4 Replies to “The Last Mile of Social Collaboration”

  1. Wow! A very key insight indeed Tony! One that has helped me place the patterns I have been peripherally aware of in the right context now!

    And now that I have seen it for what that pattern is, I can’t ‘unsee’ it. If you get what I mean? 😀 You know like those pattern recognition puzzles with lots of dots & you have to figure out whats in there – you stare & stare at it, can’t make sense, but then someone shows you how to look at the dots and you see the pattern emerging … and then you can’t ‘unsee’ it. Every time you look at the mess of dots, the pattern just jumps out at you!

    So yes, thanks a lot indeed Tony! 🙂

    Real time is easy, right time is the difficult part. And these are emergent stuff, not something that you can plan for ahead of time & forsee them always. So the systems, processes, tools, people all need to be able to adapt to these emergent needs. And this needs the proper culture.

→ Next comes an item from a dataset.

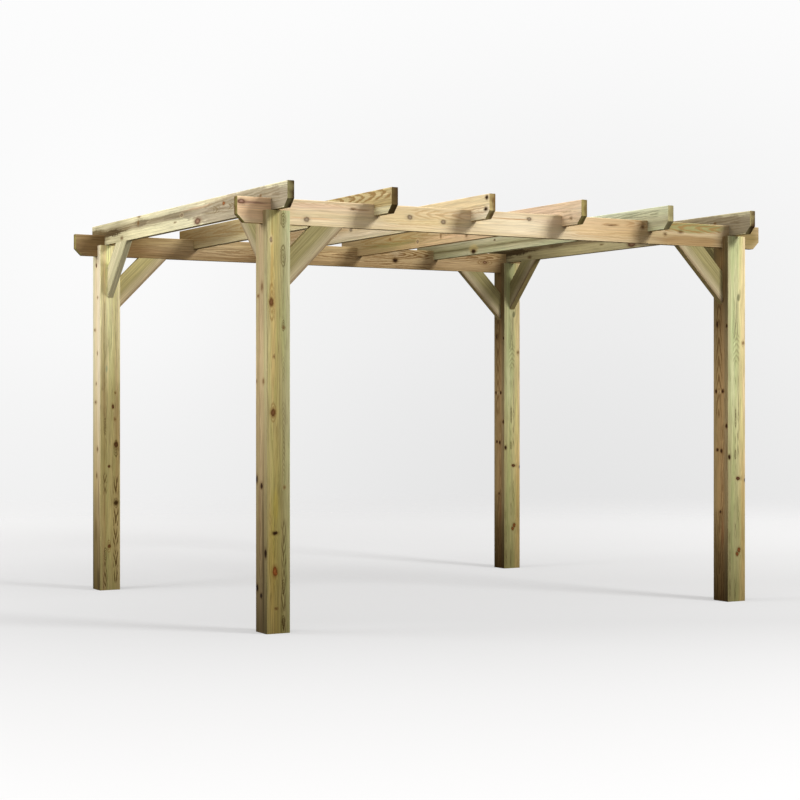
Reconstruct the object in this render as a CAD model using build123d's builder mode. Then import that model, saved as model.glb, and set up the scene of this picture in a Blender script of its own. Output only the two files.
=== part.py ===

    Sadly, org/work culture is such an ephemeral concept for most. And many a times, you see some parts of an org excelling in the culture thats very well suited/conducive to the social way doing things. They have always been social, even before the social tools came into the picture.

    Often times its these groups within the org that get to the stage where you have now more problem than before. If only they could leverage the whole org, they could get those done, but I am extrapolating that the org as a whole will end up with more problems, which is when they might look at open collaboration with the extranet and so on!

    Pipe dream? Who knows? Seems like a plan to me though. Hope it pans out well over the years.